You just finished up your second year as the play-by-play man for the Dash. Can you tell us about your experience has been like with the team, and what it’s been like to see some of the young stars coming through the system?
I have had a blast calling games for the Dash. Honestly, the best part of my job is getting to know the players. We all know how talented the White Sox system is, but there are also so many high-character guys.
From a talent standpoint, it’s been amazing to witness what the White Sox are building. In my first season in 2016, the White Sox had some solid prospects, but the system was in the lower-tier of talent among the 30 MLB teams. Now, they have the best farm system in baseball. I’m very fortunate to have witnessed this all in my short span associated with the team.
Whatever happens in my career, I will get to tell my grandkids someday that I saw Eloy Jimenez and Alec Hansen play for the team I covered. That’s pretty neat.
As a broadcaster, what kind of personal preparation do you go through before and during a broadcast to make them sound as good as they do?
For starters, the most important thing for me is learning as much as possible about our own players. I think it’s important to go beyond the stats when it comes to learning about your own guys.
When it comes to learning about other teams in the Carolina League, I always mine for some insight from the other broadcasters. Also, I’ll take a look at the other team’s game notes and use that as my starting point to learn more about whoever we are facing.
Do you have a favorite memory/most memorable game that you’ve called?
My most memorable call came last season when Zack Collins hit a walk-off grand slam in extra innings. Zack had just come back from playing in the All-Star Futures Game in Miami the day before, and I weaved that bit of information into my call. The White Sox ended up posting the clip on their Facebook page the next day. (Editor’s Note: this clip is posted below!)
If you could’ve broadcasted any game or play, in any sport, in history, do you have one you wished you could’ve called? Why?
If I had to choose one game, it would be Game 7 of the 2003 American League Championship Series. Growing up in New Jersey, I watched the Yankees-Red Sox rivalry at its peak. To me, that game was everything that makes baseball so great. There was pure disdain on both sides, and the stakes were at its highest.
Since I’m such a baseball geek, I actually bought the broadcast for my iTunes library in high school so I could rewatch it over and over.
Finally, I feel like there’s a little part of most people that wishes they could’ve been a broadcaster, especially as so many sports blogs begin to do podcasts. So, what advice would you give to anyone who wishes to pursue the route you have?

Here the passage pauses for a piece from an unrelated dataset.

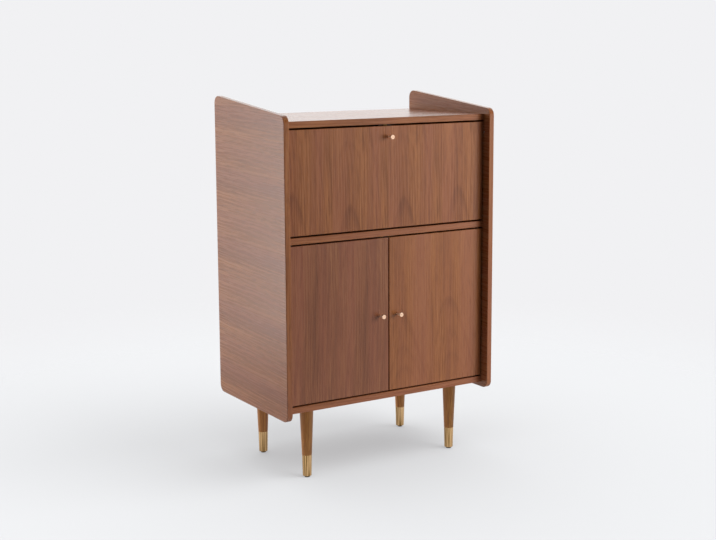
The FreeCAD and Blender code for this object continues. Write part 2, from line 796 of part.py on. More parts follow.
strike = turned("strike_pattern", [
    (0, "-strike_nail_length"),
    ("strike_nail_diameter / 2", "-strike_nail_length"),
    ("strike_nail_diameter / 2", 0),
    ("strike_diameter / 2", 0),
    ("strike_diameter / 2", "strike_thickness"),
    (0, "strike_thickness"),
])


def knob_and_strikes(body, name, knob_at, strikes_at):
    """Drill a door or flap for its knob and strikes, then fit them."""
    def local(x, z):
        base_x, base_z = PIVOTS[name]
        return "(%s) - (%s)" % (x, base_x), "(%s) - (%s)" % (z, base_z)

    # bores from the back face go forward
    for diameter, depth in (
            ("knob_screw_head_diameter", "knob_screw_head_depth"),
            ("knob_screw_diameter", "front_thickness")):
        sketch = circles(body, "XZ_Plane", [local(*knob_at)], diameter, "-half_front")
        pocket(body, sketch, depth, along=True)
    nails = [local(*at) for at in strikes_at]
    sketch = circles(body, "XZ_Plane", nails, "strike_nail_diameter", "-half_front")
    pocket(body, sketch, "strike_nail_length", along=True)
    copies(name + "_knob", knob, [(knob_at[0], "front_face", knob_at[1], "-Y")])
    copies(name + "_knob_screw", knob_screw, [(knob_at[0], "front_face", knob_at[1], "-Y")])
    copies(name + "_strike", strike, [(x, "front_back", z, "+Y") for x, z in strikes_at])


PIVOTS = {
    "flap": (0, "flap_pivot_z"),
    "door_left": ("-door_pivot_x", "bottom_top + door_gap"),
    "door_right": ("door_pivot_x", "bottom_top + door_gap"),
}

# ------------------------------------------------------------------------- flap
FLAP_HALF = "side_inner - side_gap"
flap = slab(
    "flap_panel",
    (minus(FLAP_HALF), "-half_front", "-flap_pivot_in"),
    (FLAP_HALF, "half_front", "flap_height - flap_pivot_in"),
    y="pivot_plane", z="flap_pivot_z")
node(flap)
ease(flap, "Y", ("-half_front", "half_front"))
for hand, sign in HANDS:
    end = circles(flap, "YZ_Plane", [(0, 0)], "pivot_diameter", mirrored(sign, FLAP_HALF))
    pocket(flap, end, "pivot_bury", along=sign < 0)
knob_and_strikes(flap, "flap", (0, "knob_flap_z"), [(0, "flap_catch_z")])
copies("flap_pivot_pins", flap_pin, [
    (mirrored(sign, FLAP_HALF), "pivot_plane", "flap_pivot_z", toward_side(sign)) for hand, sign in HANDS
])

# ------------------------------------------------------------------------ doors
for hand, sign in HANDS:
    name = "door_" + hand
    edge_x = mirrored(sign, "door_pivot_in")
    door = slab(
        name + "_panel",
        (mirrored(sign, "-door_reach"), "-half_front", 0),
        (edge_x, "half_front", "door_height"),
        x=PIVOTS[name][0], y="pivot_plane", z=PIVOTS[name][1])
    node(door)
    ease(door, "Y", ("-half_front", "half_front"))
    for height, along in ((0, True), ("door_height", False)):
        pocket(door, circles(door, "XY_Plane", [(0, 0)], "pivot_diameter", height), "pivot_bury", along=along)
    knob_x = mirrored(sign, "meeting_gap / 2 + door_knob_offset")
    strike_x = mirrored(sign, "meeting_gap / 2 + strike_edge_space + strike_diameter / 2")
    knob_and_strikes(door, name, (knob_x, "knob_door_z"), [(strike_x, "door_catch_z")])
    copies(name + "_pivot_pins", door_pin, [
        (PIVOTS[name][0], "pivot_plane", "middle_under - door_gap", "+Z"),
        (PIVOTS[name][0], "pivot_plane", "bottom_top + door_gap", "-Z"),
    ])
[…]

The biggest piece of advice I have is to get as many on-air reps as possible. In this business, the only way to get better is by practicing as much as you can.
Also, be willing to try new things. The reason I moved down to Winston-Salem in the first place was to become a studio host for Villanova’s football and basketball radio broadcasts with IMG College. I had never been a studio host before, but they were the first company to show interest in my tape out of the college. I decided to try it out, and it has led to so many great opportunities in this area.
I would strongly encourage you to go to Joe’s personal website, http://www.joeweilmedia.com, to learn more about him and listen to a little bit of his broadcasting style. In addition, you can follow Joe on Twitter: @Joe_Weil. Sox fans should definitely give him a listen whenever they get the chance; he’s a smart guy and an excellent broadcaster!
On behalf of the entire SoxOn35th crew, I’d like to thank Joe for his time, and wish him the best. He is another great example of the young talent the White Sox have as a part of their team.